Set down each line from the one containing "Recreate this object" to the one containing "tray_t = 15; // [12:0.5:18]", inclusive, exactly as written and with nothing further.

**Records for processing**
--- --- ---
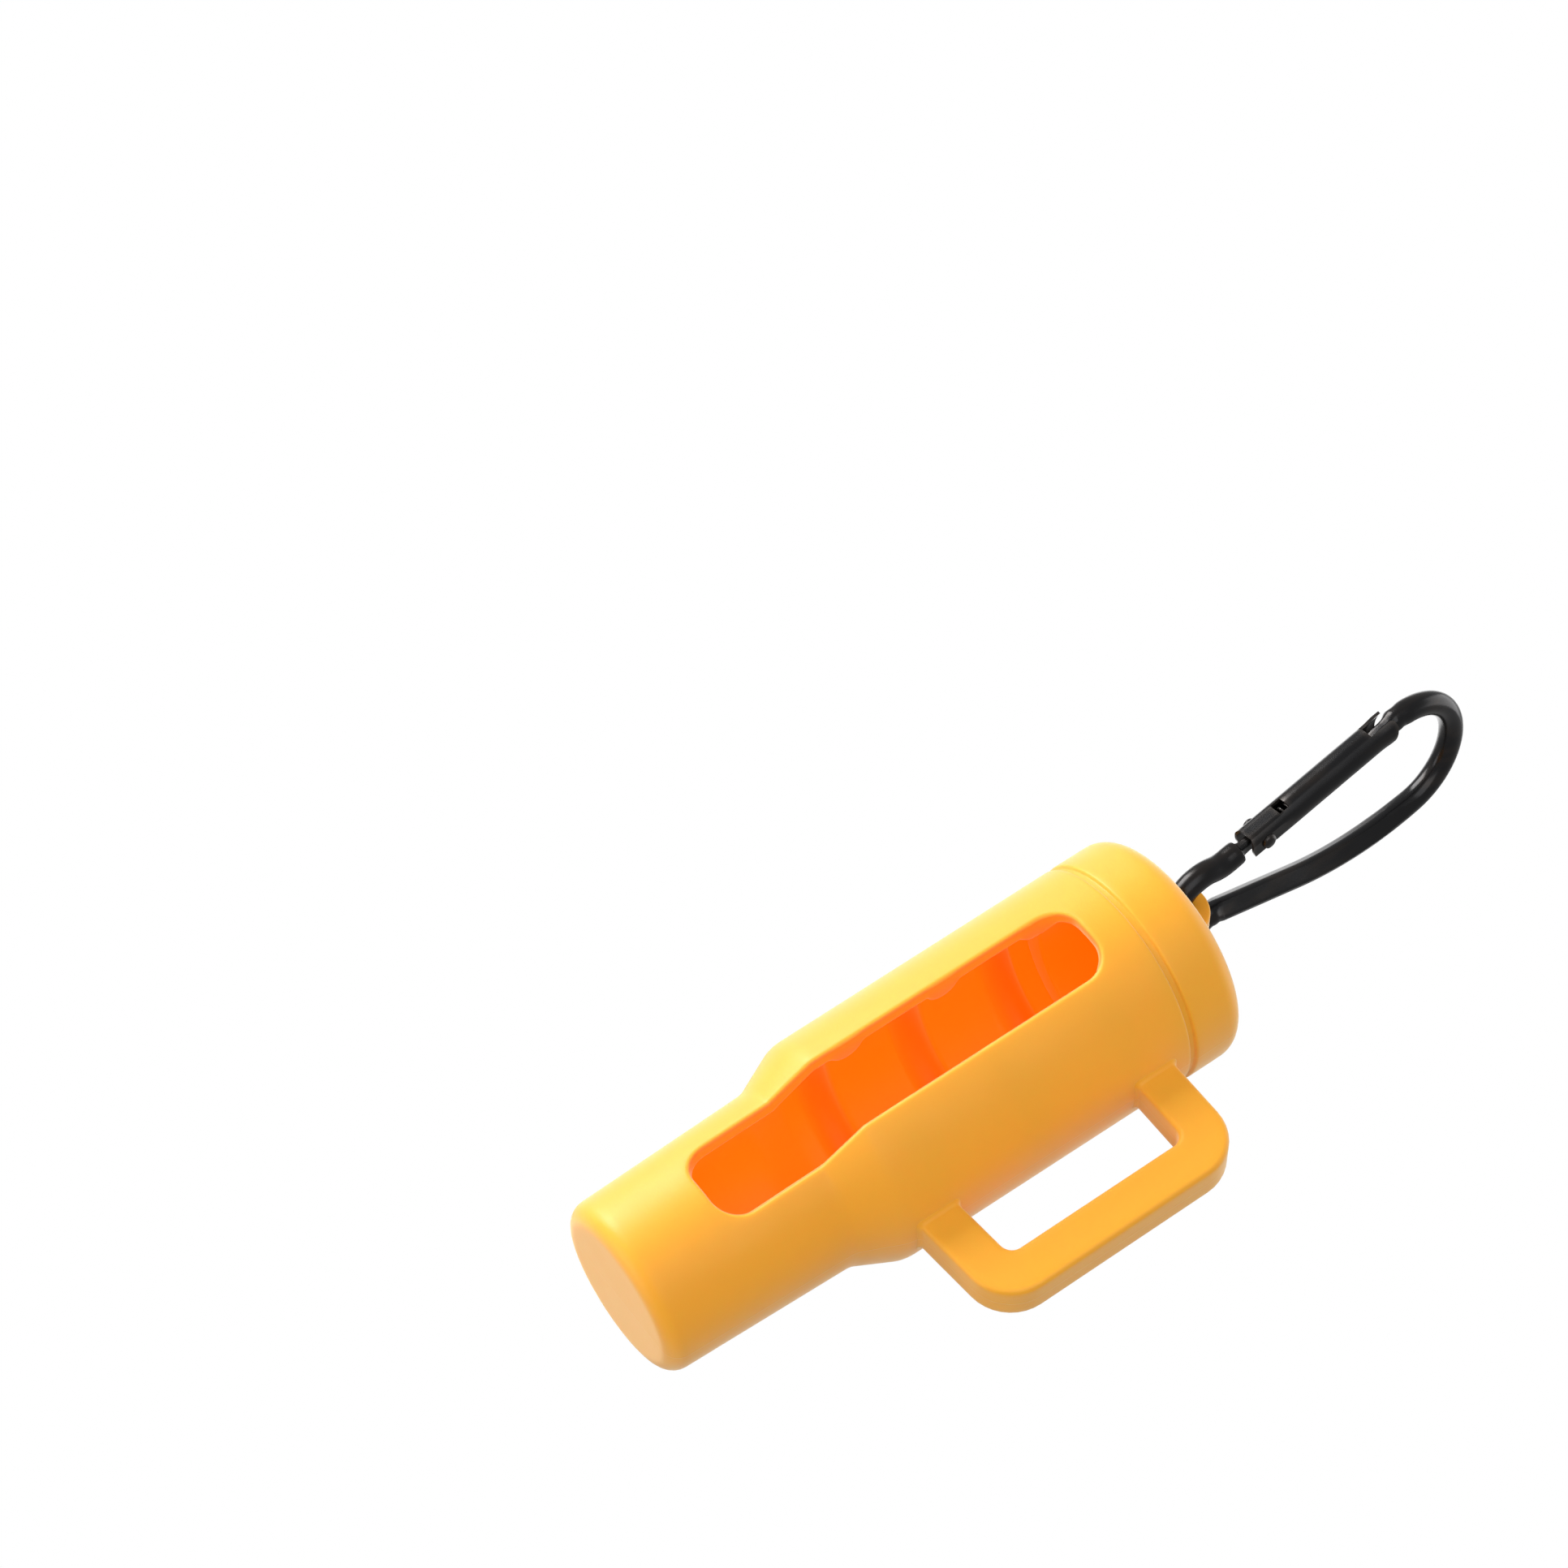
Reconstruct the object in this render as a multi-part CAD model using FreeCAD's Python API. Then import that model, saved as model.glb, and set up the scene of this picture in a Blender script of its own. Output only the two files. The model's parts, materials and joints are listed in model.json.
--- --- ---
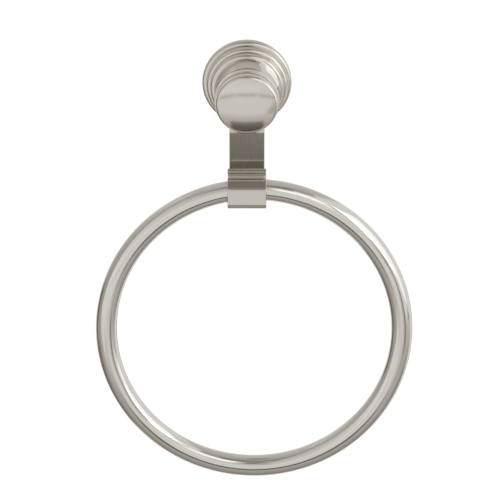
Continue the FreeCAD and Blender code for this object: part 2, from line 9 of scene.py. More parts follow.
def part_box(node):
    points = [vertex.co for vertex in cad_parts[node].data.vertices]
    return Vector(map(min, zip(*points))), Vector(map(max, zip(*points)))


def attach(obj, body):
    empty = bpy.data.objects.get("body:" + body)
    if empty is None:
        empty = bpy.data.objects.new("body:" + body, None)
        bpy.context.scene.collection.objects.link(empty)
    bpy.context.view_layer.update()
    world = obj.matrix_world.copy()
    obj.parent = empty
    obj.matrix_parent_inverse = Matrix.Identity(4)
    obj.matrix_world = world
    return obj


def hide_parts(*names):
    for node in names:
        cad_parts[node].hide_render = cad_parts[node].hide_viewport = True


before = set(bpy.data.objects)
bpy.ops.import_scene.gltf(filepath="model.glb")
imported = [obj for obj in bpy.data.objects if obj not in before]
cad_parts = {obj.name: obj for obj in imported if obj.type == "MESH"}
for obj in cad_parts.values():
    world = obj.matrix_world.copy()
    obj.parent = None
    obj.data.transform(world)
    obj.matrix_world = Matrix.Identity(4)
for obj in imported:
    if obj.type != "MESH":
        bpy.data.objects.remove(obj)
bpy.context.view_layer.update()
--- --- ---
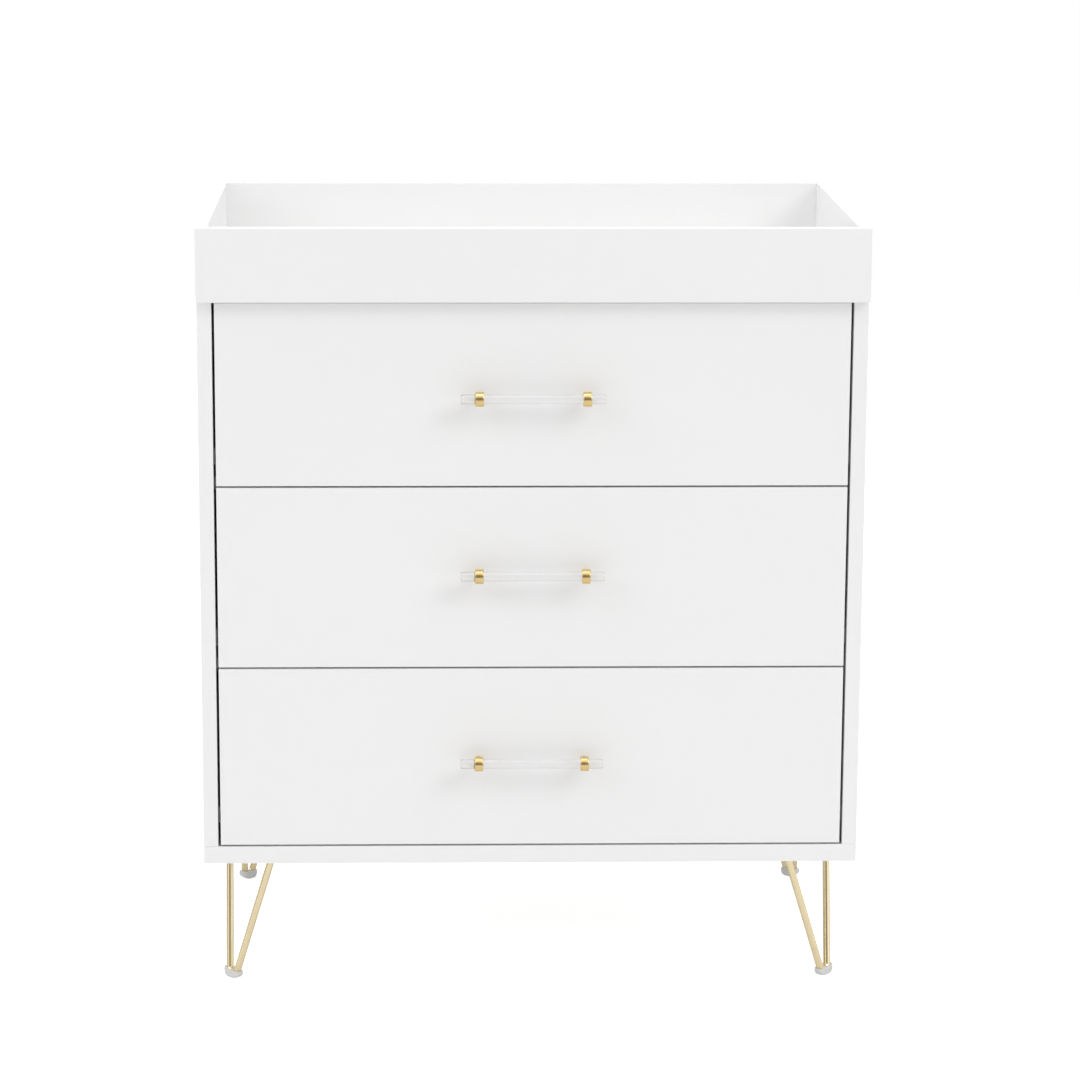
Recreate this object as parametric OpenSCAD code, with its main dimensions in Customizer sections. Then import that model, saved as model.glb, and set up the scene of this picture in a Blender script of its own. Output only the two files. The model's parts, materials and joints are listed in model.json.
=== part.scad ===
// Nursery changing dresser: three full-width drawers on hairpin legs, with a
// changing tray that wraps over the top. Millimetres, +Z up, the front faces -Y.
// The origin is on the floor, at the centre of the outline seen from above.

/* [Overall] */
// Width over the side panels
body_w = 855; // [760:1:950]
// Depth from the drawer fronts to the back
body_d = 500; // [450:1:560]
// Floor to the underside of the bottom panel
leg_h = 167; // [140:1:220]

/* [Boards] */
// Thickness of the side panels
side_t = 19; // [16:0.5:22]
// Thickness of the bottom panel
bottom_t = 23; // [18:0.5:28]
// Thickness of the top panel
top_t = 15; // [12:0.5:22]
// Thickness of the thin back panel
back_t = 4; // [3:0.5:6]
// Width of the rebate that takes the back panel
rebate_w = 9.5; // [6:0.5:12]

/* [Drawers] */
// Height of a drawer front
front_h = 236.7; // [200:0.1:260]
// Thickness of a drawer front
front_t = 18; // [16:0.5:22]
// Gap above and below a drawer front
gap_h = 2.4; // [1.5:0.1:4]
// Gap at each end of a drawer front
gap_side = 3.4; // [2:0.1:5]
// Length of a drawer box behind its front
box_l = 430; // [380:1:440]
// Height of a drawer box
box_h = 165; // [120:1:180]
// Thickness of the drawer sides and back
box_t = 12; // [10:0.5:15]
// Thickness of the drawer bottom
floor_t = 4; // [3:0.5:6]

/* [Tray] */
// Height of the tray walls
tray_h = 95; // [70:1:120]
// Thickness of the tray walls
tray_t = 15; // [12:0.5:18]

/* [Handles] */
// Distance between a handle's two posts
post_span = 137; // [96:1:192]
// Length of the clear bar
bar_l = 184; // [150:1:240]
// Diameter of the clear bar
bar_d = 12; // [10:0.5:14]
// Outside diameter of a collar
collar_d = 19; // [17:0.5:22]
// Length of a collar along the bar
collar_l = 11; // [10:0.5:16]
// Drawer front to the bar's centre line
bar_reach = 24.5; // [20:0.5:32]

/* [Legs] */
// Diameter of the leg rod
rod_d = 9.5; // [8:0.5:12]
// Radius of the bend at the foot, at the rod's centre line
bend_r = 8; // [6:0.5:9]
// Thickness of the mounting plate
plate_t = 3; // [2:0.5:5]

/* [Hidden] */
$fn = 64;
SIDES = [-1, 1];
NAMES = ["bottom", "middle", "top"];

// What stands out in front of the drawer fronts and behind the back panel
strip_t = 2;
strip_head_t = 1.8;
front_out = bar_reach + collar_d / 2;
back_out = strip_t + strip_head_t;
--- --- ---
**Correct answer**
Recreate this object as parametric OpenSCAD code, with its main dimensions in Customizer sections. Then import that model, saved as model.glb, and set up the scene of this picture in a Blender script of its own. Output only the two files. The model's parts, materials and joints are listed in model.json.
=== part.scad ===
// Nursery changing dresser: three full-width drawers on hairpin legs, with a
// changing tray that wraps over the top. Millimetres, +Z up, the front faces -Y.
// The origin is on the floor, at the centre of the outline seen from above.

/* [Overall] */
// Width over the side panels
body_w = 855; // [760:1:950]
// Depth from the drawer fronts to the back
body_d = 500; // [450:1:560]
// Floor to the underside of the bottom panel
leg_h = 167; // [140:1:220]

/* [Boards] */
// Thickness of the side panels
side_t = 19; // [16:0.5:22]
// Thickness of the bottom panel
bottom_t = 23; // [18:0.5:28]
// Thickness of the top panel
top_t = 15; // [12:0.5:22]
// Thickness of the thin back panel
back_t = 4; // [3:0.5:6]
// Width of the rebate that takes the back panel
rebate_w = 9.5; // [6:0.5:12]

/* [Drawers] */
// Height of a drawer front
front_h = 236.7; // [200:0.1:260]
// Thickness of a drawer front
front_t = 18; // [16:0.5:22]
// Gap above and below a drawer front
gap_h = 2.4; // [1.5:0.1:4]
// Gap at each end of a drawer front
gap_side = 3.4; // [2:0.1:5]
// Length of a drawer box behind its front
box_l = 430; // [380:1:440]
// Height of a drawer box
box_h = 165; // [120:1:180]
// Thickness of the drawer sides and back
box_t = 12; // [10:0.5:15]
// Thickness of the drawer bottom
floor_t = 4; // [3:0.5:6]

/* [Tray] */
// Height of the tray walls
tray_h = 95; // [70:1:120]
// Thickness of the tray walls
tray_t = 15; // [12:0.5:18]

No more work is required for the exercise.